• **What you should do**
Will you quote precisely the lines that run from the top of the material below to the line containing "import math", both ends included?

• **Dataset excerpt**
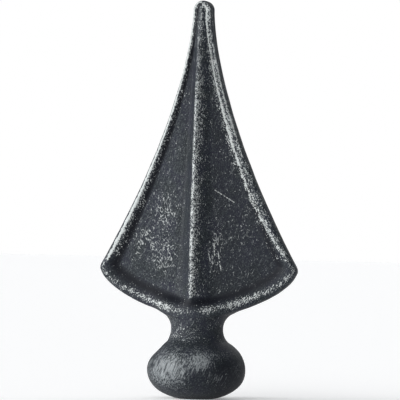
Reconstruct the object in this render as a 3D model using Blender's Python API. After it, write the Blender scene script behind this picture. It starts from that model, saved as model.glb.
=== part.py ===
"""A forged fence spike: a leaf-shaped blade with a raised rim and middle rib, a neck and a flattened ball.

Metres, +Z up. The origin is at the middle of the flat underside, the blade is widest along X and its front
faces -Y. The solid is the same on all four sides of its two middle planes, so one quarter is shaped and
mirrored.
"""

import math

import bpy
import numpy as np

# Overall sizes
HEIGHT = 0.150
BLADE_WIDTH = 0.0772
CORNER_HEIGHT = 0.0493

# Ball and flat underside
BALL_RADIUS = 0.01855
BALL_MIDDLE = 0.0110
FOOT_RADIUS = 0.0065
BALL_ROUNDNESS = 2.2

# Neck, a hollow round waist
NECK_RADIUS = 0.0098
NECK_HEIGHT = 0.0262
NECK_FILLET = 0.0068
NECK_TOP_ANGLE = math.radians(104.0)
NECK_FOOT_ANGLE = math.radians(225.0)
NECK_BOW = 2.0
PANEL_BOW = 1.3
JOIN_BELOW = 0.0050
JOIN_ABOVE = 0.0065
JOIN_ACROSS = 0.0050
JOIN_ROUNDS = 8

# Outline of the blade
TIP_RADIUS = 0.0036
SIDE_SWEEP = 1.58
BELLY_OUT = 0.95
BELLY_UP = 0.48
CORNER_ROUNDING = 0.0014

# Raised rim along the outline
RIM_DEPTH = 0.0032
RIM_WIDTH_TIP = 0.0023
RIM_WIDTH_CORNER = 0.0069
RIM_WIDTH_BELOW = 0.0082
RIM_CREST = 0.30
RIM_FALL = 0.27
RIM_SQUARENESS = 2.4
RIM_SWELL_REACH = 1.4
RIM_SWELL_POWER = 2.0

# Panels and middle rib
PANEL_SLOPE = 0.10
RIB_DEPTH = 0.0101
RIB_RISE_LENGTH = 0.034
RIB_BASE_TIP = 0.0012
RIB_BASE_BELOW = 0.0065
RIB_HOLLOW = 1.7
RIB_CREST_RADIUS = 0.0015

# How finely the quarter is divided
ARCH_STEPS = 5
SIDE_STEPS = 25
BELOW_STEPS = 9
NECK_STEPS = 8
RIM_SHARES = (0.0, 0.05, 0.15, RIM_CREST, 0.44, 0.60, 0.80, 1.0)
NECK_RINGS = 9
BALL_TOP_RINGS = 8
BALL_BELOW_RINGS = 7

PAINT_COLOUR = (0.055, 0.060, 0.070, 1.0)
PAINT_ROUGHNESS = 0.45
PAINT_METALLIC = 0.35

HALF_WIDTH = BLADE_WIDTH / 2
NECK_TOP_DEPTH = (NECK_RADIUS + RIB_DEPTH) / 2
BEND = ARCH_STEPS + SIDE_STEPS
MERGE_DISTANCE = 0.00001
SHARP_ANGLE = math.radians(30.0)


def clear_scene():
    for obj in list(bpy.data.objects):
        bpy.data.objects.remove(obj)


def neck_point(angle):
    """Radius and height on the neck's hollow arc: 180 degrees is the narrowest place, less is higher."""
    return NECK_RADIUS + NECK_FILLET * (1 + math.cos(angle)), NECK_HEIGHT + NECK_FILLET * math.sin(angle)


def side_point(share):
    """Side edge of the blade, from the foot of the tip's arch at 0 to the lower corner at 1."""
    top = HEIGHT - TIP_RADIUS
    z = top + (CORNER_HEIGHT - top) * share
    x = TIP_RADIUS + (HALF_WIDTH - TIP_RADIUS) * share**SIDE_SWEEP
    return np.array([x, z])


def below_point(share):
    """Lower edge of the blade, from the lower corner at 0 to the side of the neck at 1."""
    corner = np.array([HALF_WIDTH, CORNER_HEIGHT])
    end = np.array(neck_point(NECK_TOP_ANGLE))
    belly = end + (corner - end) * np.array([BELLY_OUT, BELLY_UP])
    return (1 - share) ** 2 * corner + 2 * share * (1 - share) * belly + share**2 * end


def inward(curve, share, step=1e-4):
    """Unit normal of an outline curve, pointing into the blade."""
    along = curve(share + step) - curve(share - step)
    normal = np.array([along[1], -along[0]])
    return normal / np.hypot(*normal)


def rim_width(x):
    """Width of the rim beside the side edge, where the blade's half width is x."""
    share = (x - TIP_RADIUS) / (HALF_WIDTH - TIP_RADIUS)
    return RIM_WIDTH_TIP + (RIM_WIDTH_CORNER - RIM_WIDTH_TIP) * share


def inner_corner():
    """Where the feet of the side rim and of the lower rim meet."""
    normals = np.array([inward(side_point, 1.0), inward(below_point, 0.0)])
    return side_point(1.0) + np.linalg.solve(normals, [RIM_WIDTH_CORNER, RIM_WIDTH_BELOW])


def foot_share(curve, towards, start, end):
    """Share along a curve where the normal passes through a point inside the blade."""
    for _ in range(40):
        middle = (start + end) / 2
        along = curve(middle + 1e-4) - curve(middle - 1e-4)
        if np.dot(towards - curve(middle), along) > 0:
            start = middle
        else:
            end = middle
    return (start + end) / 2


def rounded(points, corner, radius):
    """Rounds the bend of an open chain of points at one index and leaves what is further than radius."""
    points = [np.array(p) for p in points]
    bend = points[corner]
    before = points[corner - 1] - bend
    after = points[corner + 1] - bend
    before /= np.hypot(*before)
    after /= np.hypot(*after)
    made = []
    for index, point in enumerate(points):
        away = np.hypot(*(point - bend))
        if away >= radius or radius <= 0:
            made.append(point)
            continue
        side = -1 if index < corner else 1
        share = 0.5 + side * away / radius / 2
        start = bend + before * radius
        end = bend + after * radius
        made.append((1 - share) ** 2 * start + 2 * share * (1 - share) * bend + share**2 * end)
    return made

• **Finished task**
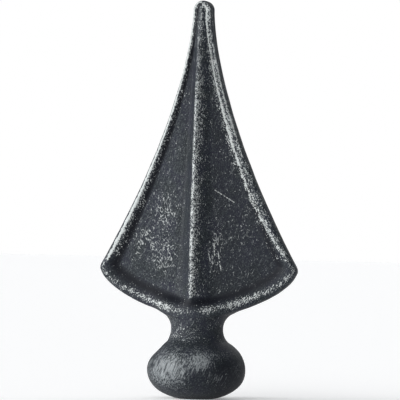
Reconstruct the object in this render as a 3D model using Blender's Python API. After it, write the Blender scene script behind this picture. It starts from that model, saved as model.glb.
=== part.py ===
"""A forged fence spike: a leaf-shaped blade with a raised rim and middle rib, a neck and a flattened ball.

Metres, +Z up. The origin is at the middle of the flat underside, the blade is widest along X and its front
faces -Y. The solid is the same on all four sides of its two middle planes, so one quarter is shaped and
mirrored.
"""

import math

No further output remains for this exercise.